At any rate, we asked for it and this was the Star Wars we got. Two years later, TLJ undoes some of the implausible insanity of TFA by contrasting it in virtually every significant way; Rey has ordinary lineage, Luke is disillusioned and radically pacifist, Snoke has no backstory and is easily murdered, almost every other character fails in their little missions, etc… TFA was a thesis, albeit a poor one, followed by an anti-thesis, a substantially innovative one. It was all a massive bait and switch, which is why audiences are so understandably rattled. But as Ian Couch puts it, and I agree, this is what makes TLJ great (although it also sucks):
“Best (and most surprising) of all, time and its bitter disappointments have led Luke to finally develop a sense of humor and a sort of roguish charm — traits that Hamill, back in our galaxy, has always demonstrated offscreen. (This week, he’s been trading barbed insults on Twitter with Ted Cruz and mocking Ajit Pai, the chairman of the F.C.C., over net neutrality.) In the absence of Harrison Ford’s Han Solo, Luke takes over as the resident gruff, no-nonsense skeptic — and the screenwriters are wise to give Hamill the scene-stealing lines and chances at relatable human interaction that he’s always deserved. When he reunites with his old friend C-3PO and the always admiring droid says, with grave wonder, “Master Luke!,” Hamill looks at him and simply winks. It is, for all his well-chronicled and widely celebrated feats of daring and courage — his one-in-a-million shot on the Death Star and all that followed — the coolest thing that Luke Skywalker has ever done.” — In “Star Wars: The Last Jedi,” Luke Skywalker Finally Becomes Cool, Ian Crouch, The New Yorker
Late Capitalism, Belated Socialism

Since the 90s, postmodernism has been equated with the period of decline described as “late capitalism” (see Jameson). Cynical films like Fight Club and The Matrix aptly characterized the dark turn of the century. But its taken until this year for the term ‘late capitalism’ to become mainstream and be “suddenly everywhere,” according to The Atlantic. Indeed, ‘late capitalism’ memes are very popular on Facebook and Reddit too. The term is widely used as;
“a catchall phrase for the indignities and absurdities of our contemporary economy, with its yawning inequality and super-powered corporations and shrinking middle class” — Why the Phrase ‘Late Capitalism’ Is Suddenly Everywhere, Annie Lowrey, The Atlantic
But the idea goes further back, which begs the question of why its continued so unabated, and why we are so developmentally ‘late’ to late capitalism.

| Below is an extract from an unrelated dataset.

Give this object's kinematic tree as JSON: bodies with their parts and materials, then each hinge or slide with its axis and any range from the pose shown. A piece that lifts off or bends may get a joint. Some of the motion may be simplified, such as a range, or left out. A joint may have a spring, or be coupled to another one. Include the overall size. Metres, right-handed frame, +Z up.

“For [Ernest] Mandel, “late capitalism” denoted the economic period that started with the end of World War II and ended in the early 1970s, a time that saw the rise of multinational corporations, mass communication, and international finance.” — Why the Phrase ‘Late Capitalism’ Is Suddenly Everywhere, Annie Lowrey, The Atlantic
At some point, ‘late capitalism’ has to become anachronistic or a dead metaphor, and perhaps that time is now. MNCs, mass media, and banking cartels that expanded their power throughout this phase have all reached terminal insanity, peak power and influence, to the point of transparent shameless corruption. Hopefully we’re finally entering ‘early post-capitalism,’ for lack of a better term. (I also discuss this in The Metamodern Condition.)

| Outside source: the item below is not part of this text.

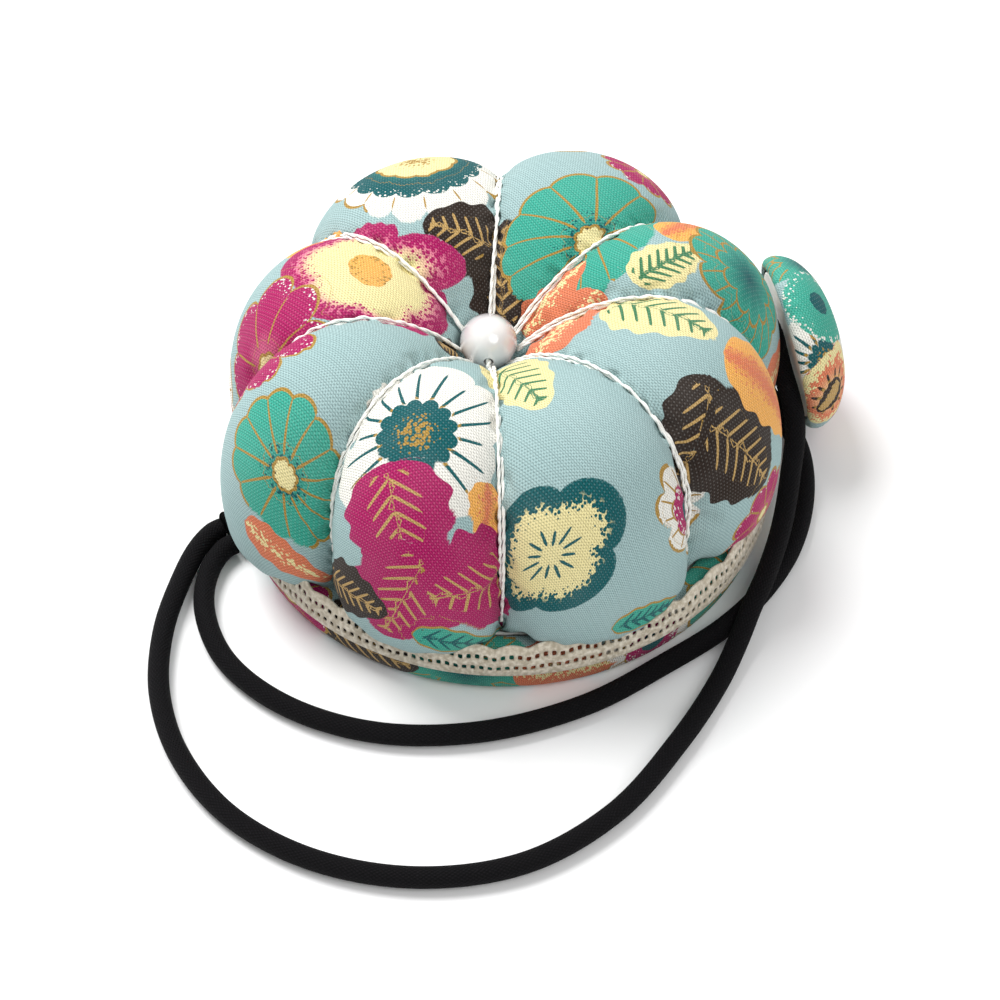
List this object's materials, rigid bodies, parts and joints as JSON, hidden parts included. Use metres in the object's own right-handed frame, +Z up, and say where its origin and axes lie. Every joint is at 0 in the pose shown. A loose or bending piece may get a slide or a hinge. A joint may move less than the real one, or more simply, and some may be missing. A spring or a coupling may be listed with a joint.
{
  "type": "wrist pin cushion",
  "caption": "Pumpkin-shaped stuffed pin cushion in printed cotton, thread-divided lobes, pearl bead, lace-edged covered base, elastic wrist loop and covered button.",
  "frame": {"origin": "centre of the base's flat underside", "axes": "+Z up through the cushion; -Y is the front, where the elastic loop lies; +X towards the covered button's side"},
  "size_m": [0.0993, 0.1106, 0.0408],
  "materials": {
    "printed_cotton": "woven cotton with a large floral print, matt",
    "stuffing": "loose white fibre, matt",
    "card_board": "grey board, matt",
    "sewing_thread": "white twisted thread, slight sheen",
    "pearl": "pearlescent coating, glossy",
    "cotton_lace": "ecru crocheted cotton lace, matt",
    "black_elastic": "braided round elastic, black, matt",
    "button_plastic": "moulded, matt",
    "steel_wire": "drawn wire"
  },
  "bodies": {
    "root": {"cushion_cover": "printed_cotton", "base_cover": "printed_cotton", "cushion_filling": "stuffing", "base_wadding": "stuffing", "base_underlay": "stuffing", "base_board": "card_board", "gather_thread": "sewing_thread", "core_knot": "sewing_thread", "core_thread": "sewing_thread", "bead_thread": "sewing_thread", "lace_trim": "cotton_lace", "elastic_tab": "black_elastic", "elastic_cord": "black_elastic", "lobe_thread_1": "sewing_thread", "lobe_thread_2": "sewing_thread", "lobe_thread_3": "sewing_thread", "lobe_thread_4": "sewing_thread", "lobe_thread_5": "sewing_thread", "lobe_thread_6": "sewing_thread", "lobe_thread_7": "sewing_thread", "lobe_thread_8": "sewing_thread"},
    "bead": {"pearl_bead": "pearl"},
    "stem": {"button_stem_thread": "sewing_thread"},
    "button": {"button_cover": "printed_cotton", "button_shell": "button_plastic", "button_back": "button_plastic", "button_shank": "steel_wire"}
  },
  "joints": [
    {"name": "bead_turn", "type": "hinge", "parent": "root", "child": "bead", "pos_m": [-0.002, 0, 0.031], "axis": [0, 1, 0], "continuous": true},
    {"name": "stem_sway", "type": "hinge", "parent": "root", "child": "stem", "pos_m": [0.03607, 0.01457, 0.01358], "axis": [0.3746, -0.9272, 0], "range_deg": [-3.5, 2]},
    {"name": "button_turn", "type": "hinge", "parent": "stem", "child": "button", "pos_m": [0.04129, 0.01624, 0.014], "axis": [0.9633, 0.2048, 0.1736], "range_deg": [-30, 30]}
  ]
}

Perhaps the (bad) timing of TFA and TLJ then is not mere coincidence, but synchronicity. The Democratic party was deeply drunk on its own koolaid and similarly ill-fated by the end of 2015. Postmodernism was in its death throes and metamodernism was materializing in new progressive social movements and new climate change tipping points.
But unfortunately, TFA was a postmodern nightmare that left people befuddled, the UK Brexited (2016) for no reason other than fear, and a Jar-Jar Binks and Palpatine inspired Trumpster fire was elected President (2017; sorry if you voted for him (or Hillary), I know you felt the dark side calling). It was at once a time of great hope, rampant systemic corruption, and widespread failure.

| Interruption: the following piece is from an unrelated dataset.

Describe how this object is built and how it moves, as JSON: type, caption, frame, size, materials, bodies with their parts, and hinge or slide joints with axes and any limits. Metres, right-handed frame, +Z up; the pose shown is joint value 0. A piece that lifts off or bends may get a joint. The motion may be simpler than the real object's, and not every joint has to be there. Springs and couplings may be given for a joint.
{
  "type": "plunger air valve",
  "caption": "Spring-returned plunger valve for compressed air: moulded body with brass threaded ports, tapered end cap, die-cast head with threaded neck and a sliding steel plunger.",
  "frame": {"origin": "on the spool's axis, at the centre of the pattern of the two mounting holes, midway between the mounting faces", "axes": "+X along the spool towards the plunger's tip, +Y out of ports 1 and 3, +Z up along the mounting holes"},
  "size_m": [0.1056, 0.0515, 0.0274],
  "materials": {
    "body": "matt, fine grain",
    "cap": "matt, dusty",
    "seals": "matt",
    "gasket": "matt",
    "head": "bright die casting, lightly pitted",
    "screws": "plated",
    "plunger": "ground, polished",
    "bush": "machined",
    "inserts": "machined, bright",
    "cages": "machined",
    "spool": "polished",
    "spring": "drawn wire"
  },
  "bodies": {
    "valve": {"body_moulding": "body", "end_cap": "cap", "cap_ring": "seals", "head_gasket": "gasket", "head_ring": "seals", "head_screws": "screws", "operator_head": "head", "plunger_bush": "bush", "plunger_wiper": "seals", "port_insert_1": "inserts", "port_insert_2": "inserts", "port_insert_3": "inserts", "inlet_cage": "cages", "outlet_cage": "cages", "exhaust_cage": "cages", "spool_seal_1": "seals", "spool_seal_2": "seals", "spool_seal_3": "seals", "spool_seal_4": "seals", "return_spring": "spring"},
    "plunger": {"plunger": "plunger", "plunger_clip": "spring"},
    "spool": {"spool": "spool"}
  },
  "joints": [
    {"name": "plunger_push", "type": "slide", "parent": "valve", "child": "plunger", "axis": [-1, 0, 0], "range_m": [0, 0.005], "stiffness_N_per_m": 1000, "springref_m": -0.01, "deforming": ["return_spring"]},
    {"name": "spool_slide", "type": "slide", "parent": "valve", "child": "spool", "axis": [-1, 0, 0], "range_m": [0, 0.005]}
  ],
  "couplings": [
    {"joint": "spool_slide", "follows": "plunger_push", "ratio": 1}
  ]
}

The idea behind TFA, which I only suspected but could not confirm until TLJ, is that “The Force” was awakening more random ordinary people, such as Rey and Finn, and by proxy, the audience (the public). Perhaps now, as TLJ is this ‘wake-up’ call made explicit (in part by Luke), coupled with an unexpected critique of capitalism (rich snobs of Canto Bite are the worst people; and arms dealers sell to both sides)… perhaps now we can have hope again that we are on the right path, and that The Force is actually awakening.
Although TLJ has been criticized by right-wingers for its strong social justice messages, the general rejection of the story and characters could be a point of unity across political lines. According to Ben Shapiro’s review, and Stefan Molyneux’s review, they also thought it was breathtakingly stupid at times, so perhaps we have something truly transcendent in common. That depends on their capacity to love it as well, and to join an emerging metamodern consensus to abolish war itself (see systemic-conspiracy). At some point, those who use the slur ‘social justice warrior’ are as ironic, insincere, and ill-informed as those speaking the words ‘rebel scum.’